1. **Detection**: Scans for available hardware encoders in your FFmpeg build and tests both H.264 decode and H.265 encode capabilities
2. **Test Video**: Generates a synthetic 1080p H.264 video with test patterns
3. **Realistic Transcoding**: Each stream transcodes 1080p H.264 → 720p H.265 with:
   - Hardware-accelerated H.264 decode
   - CPU-based scaling (1080p → 720p)
   - Hardware-accelerated H.265 encode
4. **Adaptive Binary Search**: Uses adaptive binary search to efficiently find the maximum number of streams, based on single-stream performance
5. **Parallel Execution**: Runs multiple FFmpeg processes in parallel to simulate concurrent transcoding workloads

## Interpreting Results

The "Benchmark Score" represents how many 1080p H.264 → 720p H.265 transcodes your system can perform simultaneously while maintaining real-time or better performance (≥30 FPS).

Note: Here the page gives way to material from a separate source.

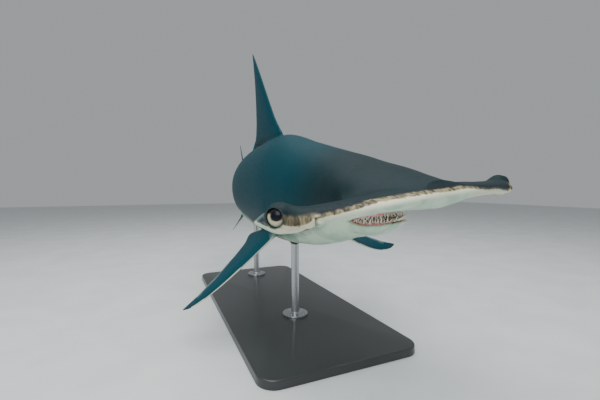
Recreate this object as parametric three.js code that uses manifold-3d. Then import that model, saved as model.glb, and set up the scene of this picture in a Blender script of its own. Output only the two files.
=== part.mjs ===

This is useful for:

- Comparing hardware performance
- Capacity planning for video processing workloads
- Evaluating hardware acceleration effectiveness

**Typical scores:**
- Software (CPU only): 1-4 streams
- Entry-level GPU: 5-15 streams
- Mid-range GPU: 15-40 streams
- High-end GPU: 40-100+ streams

## Troubleshooting

**FFmpeg not found:**
- Ensure FFmpeg is installed and in your system PATH
- Try running `ffmpeg -version` to verify

**Hardware acceleration not detected:**
- Verify your FFmpeg build includes hardware encoder support: `ffmpeg -encoders | grep <encoder>`
- Ensure proper drivers are installed (NVIDIA, Intel, AMD)
- On Linux, check that you have access to `/dev/dri/renderD128` for VA-API

**Benchmark fails or hangs:**
- Try a shorter duration: `--duration 10`
- Check system resources (CPU, memory, GPU)
- Verify FFmpeg works manually: `ffmpeg -i input.mp4 -c:v h264_nvenc output.mp4`

## License

MIT License